GIVEN REQUEST >> Return, word for word, the lines from the line holding "681 of scene.py on. This part finishes it." through the line holding "return parts". Include both end lines and no others.

EXTRACTED MATERIAL >>
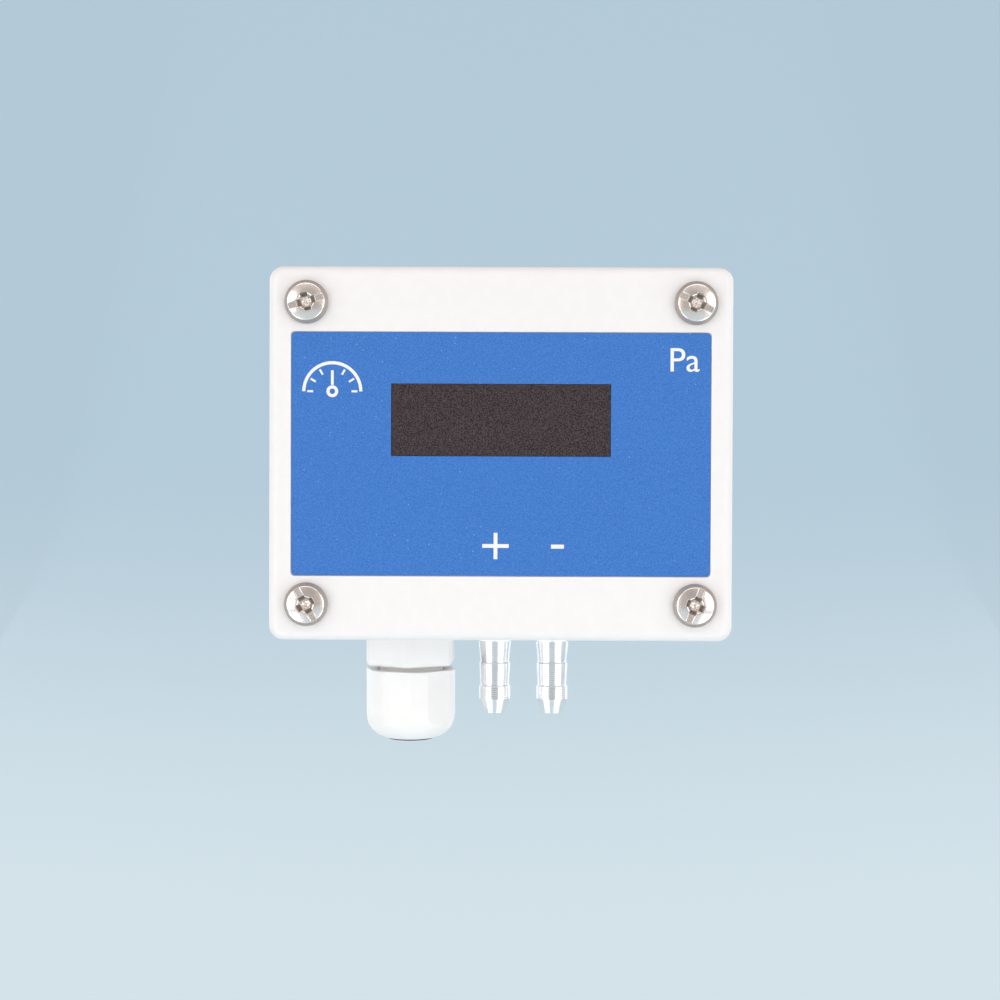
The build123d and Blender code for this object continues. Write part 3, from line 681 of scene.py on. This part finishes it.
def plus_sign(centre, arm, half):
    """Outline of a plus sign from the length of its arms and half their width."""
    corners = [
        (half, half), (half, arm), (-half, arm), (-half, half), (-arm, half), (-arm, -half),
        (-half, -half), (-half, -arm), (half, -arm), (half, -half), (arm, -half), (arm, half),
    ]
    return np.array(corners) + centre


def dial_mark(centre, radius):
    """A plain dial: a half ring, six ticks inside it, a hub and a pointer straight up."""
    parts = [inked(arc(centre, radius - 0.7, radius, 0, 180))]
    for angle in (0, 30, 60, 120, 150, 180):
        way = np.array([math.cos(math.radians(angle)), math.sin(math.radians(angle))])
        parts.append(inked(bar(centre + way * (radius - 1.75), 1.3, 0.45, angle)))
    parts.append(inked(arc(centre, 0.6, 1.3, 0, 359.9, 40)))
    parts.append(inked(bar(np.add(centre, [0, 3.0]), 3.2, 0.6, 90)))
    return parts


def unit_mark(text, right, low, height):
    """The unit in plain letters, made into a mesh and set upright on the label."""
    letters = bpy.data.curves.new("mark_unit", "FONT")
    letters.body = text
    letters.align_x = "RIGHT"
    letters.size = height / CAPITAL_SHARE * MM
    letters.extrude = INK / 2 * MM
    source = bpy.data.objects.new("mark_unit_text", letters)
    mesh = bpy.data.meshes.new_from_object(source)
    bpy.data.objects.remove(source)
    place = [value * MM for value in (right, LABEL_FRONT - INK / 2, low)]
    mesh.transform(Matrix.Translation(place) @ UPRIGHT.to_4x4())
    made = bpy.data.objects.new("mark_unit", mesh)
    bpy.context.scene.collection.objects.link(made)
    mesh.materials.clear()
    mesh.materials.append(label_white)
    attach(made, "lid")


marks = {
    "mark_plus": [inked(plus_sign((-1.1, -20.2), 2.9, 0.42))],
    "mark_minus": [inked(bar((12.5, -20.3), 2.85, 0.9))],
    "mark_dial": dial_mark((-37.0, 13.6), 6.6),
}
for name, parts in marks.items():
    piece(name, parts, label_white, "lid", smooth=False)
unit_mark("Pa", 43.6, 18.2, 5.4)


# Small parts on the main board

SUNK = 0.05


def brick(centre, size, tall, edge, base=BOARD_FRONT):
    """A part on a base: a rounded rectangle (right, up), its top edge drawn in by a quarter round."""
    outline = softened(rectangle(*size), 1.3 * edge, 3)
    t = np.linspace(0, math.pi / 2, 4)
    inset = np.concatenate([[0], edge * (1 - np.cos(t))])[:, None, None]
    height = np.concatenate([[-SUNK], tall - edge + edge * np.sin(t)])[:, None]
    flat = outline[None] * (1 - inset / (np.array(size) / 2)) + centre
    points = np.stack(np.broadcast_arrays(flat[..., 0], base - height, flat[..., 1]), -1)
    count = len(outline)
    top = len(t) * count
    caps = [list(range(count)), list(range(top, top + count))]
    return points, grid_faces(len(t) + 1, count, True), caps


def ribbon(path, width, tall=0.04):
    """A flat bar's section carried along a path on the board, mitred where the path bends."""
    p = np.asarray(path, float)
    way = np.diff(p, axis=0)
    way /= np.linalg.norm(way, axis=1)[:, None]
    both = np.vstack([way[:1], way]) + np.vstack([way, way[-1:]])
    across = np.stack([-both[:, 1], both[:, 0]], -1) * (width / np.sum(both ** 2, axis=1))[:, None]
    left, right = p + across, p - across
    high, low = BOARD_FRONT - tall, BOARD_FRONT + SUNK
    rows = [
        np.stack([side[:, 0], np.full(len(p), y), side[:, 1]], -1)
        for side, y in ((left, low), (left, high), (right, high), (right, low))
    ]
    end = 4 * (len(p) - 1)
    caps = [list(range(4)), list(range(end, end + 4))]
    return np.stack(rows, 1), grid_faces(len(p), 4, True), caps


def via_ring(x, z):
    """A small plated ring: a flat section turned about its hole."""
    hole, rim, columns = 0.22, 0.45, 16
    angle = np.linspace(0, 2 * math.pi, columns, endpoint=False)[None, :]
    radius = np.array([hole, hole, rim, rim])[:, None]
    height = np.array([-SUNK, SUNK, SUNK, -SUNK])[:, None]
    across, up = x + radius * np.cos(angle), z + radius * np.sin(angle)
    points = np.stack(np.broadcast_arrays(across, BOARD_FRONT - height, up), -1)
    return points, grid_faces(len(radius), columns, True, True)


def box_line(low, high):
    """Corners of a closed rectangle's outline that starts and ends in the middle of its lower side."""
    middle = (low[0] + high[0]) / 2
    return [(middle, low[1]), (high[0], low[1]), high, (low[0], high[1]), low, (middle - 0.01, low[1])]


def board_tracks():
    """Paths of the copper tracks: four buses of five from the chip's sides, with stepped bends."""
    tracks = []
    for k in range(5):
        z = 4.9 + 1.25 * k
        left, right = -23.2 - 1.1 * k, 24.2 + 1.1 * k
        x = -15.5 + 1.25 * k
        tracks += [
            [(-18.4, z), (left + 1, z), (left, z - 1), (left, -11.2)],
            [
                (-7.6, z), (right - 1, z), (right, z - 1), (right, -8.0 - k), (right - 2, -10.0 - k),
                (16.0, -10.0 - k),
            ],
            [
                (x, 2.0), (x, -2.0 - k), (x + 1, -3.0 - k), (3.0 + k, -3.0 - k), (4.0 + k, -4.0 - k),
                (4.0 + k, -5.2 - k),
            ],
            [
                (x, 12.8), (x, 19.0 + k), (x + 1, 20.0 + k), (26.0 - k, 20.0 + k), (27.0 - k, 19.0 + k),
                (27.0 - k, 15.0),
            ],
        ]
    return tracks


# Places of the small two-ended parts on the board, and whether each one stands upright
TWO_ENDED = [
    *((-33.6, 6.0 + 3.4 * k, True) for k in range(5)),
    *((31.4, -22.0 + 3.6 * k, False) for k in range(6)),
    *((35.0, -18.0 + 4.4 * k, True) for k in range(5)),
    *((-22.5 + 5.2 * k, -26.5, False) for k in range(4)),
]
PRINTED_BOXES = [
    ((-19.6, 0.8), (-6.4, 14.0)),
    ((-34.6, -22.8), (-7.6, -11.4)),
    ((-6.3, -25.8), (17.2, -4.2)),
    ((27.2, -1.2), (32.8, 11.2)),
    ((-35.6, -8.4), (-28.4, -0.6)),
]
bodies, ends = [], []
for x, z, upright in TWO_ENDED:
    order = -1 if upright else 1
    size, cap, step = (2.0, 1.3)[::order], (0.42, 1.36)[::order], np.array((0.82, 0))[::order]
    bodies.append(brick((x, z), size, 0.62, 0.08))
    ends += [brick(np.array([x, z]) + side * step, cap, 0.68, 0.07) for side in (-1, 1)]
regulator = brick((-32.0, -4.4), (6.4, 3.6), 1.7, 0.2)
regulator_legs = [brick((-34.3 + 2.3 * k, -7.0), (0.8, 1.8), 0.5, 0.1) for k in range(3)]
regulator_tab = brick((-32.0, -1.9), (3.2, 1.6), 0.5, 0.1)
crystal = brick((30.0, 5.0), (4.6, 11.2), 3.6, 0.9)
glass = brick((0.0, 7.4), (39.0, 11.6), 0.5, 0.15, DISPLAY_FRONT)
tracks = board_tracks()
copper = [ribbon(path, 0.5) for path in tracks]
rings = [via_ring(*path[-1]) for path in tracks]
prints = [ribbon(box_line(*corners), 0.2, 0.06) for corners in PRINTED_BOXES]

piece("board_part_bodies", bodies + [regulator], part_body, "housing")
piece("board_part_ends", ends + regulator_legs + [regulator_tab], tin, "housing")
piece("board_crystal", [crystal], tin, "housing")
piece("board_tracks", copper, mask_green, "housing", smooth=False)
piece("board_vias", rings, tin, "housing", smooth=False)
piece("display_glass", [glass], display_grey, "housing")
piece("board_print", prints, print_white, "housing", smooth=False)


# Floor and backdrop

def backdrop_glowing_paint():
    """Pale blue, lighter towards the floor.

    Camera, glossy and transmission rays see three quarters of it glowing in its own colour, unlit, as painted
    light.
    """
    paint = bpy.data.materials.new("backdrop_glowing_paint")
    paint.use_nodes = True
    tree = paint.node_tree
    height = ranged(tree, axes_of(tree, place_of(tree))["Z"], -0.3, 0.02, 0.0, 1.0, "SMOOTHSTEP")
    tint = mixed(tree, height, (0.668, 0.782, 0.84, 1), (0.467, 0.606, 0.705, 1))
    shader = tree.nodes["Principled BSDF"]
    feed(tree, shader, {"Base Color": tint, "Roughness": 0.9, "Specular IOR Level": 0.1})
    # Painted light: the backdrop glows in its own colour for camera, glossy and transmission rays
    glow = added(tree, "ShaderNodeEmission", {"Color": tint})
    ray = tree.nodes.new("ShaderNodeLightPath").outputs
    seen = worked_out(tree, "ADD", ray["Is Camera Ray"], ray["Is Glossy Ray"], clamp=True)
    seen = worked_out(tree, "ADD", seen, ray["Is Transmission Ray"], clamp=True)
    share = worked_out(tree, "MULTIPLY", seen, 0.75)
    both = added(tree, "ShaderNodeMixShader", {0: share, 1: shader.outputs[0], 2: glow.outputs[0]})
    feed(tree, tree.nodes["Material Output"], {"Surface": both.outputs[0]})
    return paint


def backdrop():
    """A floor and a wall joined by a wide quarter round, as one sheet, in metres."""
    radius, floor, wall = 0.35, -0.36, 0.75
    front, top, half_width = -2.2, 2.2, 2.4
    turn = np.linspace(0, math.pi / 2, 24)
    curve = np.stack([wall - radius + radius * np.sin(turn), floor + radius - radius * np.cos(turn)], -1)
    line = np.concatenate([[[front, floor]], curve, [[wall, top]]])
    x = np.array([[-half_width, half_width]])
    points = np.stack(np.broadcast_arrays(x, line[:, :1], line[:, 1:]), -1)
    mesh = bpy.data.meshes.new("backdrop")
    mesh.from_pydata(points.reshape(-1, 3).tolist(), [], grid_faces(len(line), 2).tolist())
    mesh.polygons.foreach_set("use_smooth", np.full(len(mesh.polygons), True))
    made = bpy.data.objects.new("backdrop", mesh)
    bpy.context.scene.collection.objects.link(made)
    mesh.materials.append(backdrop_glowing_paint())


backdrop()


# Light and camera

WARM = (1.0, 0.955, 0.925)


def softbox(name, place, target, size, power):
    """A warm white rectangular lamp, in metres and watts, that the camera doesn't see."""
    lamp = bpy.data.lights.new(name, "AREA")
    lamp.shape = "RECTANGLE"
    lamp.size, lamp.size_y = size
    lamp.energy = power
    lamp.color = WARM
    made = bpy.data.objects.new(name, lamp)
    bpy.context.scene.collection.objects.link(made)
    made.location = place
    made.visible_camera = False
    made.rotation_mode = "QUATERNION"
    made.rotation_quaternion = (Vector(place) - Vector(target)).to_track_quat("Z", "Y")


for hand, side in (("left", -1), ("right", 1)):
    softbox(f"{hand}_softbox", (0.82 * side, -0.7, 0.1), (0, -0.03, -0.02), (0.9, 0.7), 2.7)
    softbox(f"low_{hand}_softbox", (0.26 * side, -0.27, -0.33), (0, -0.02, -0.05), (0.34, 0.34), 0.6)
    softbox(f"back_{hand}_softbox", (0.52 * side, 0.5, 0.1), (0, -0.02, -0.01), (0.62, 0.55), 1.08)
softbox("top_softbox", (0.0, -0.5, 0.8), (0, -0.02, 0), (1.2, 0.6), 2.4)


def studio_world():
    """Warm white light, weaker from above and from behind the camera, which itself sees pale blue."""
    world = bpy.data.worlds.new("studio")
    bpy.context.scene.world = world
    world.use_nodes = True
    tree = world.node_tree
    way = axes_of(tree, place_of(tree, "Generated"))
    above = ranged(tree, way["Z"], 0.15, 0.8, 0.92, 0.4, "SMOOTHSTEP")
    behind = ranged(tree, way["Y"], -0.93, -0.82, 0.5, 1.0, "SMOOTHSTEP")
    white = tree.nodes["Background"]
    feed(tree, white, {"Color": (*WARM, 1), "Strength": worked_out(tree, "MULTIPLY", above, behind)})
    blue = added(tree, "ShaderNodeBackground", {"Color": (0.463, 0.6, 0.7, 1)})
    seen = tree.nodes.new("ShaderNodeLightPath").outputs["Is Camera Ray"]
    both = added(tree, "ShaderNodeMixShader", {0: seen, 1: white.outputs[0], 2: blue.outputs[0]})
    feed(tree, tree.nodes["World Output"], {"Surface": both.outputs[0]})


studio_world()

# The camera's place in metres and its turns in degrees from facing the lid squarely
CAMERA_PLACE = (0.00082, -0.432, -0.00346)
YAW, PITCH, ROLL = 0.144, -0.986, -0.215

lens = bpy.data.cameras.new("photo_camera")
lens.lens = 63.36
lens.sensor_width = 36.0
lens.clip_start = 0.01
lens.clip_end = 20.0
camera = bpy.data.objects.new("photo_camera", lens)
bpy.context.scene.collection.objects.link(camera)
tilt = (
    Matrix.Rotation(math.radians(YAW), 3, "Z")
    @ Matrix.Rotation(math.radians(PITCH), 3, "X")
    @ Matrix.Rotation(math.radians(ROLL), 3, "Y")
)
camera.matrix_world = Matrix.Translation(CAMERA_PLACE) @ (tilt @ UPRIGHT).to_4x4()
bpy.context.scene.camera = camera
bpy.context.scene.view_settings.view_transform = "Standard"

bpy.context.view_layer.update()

--

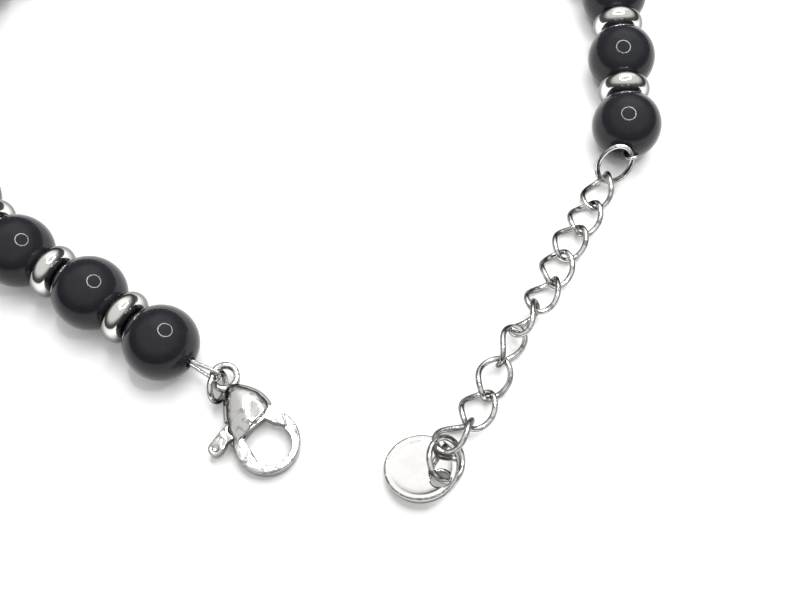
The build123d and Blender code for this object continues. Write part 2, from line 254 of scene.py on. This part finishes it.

RESULT OF THE EXERCISE >>
The build123d and Blender code for this object continues. Write part 3, from line 681 of scene.py on. This part finishes it.
def plus_sign(centre, arm, half):
    """Outline of a plus sign from the length of its arms and half their width."""
    corners = [
        (half, half), (half, arm), (-half, arm), (-half, half), (-arm, half), (-arm, -half),
        (-half, -half), (-half, -arm), (half, -arm), (half, -half), (arm, -half), (arm, half),
    ]
    return np.array(corners) + centre


def dial_mark(centre, radius):
    """A plain dial: a half ring, six ticks inside it, a hub and a pointer straight up."""
    parts = [inked(arc(centre, radius - 0.7, radius, 0, 180))]
    for angle in (0, 30, 60, 120, 150, 180):
        way = np.array([math.cos(math.radians(angle)), math.sin(math.radians(angle))])
        parts.append(inked(bar(centre + way * (radius - 1.75), 1.3, 0.45, angle)))
    parts.append(inked(arc(centre, 0.6, 1.3, 0, 359.9, 40)))
    parts.append(inked(bar(np.add(centre, [0, 3.0]), 3.2, 0.6, 90)))
    return parts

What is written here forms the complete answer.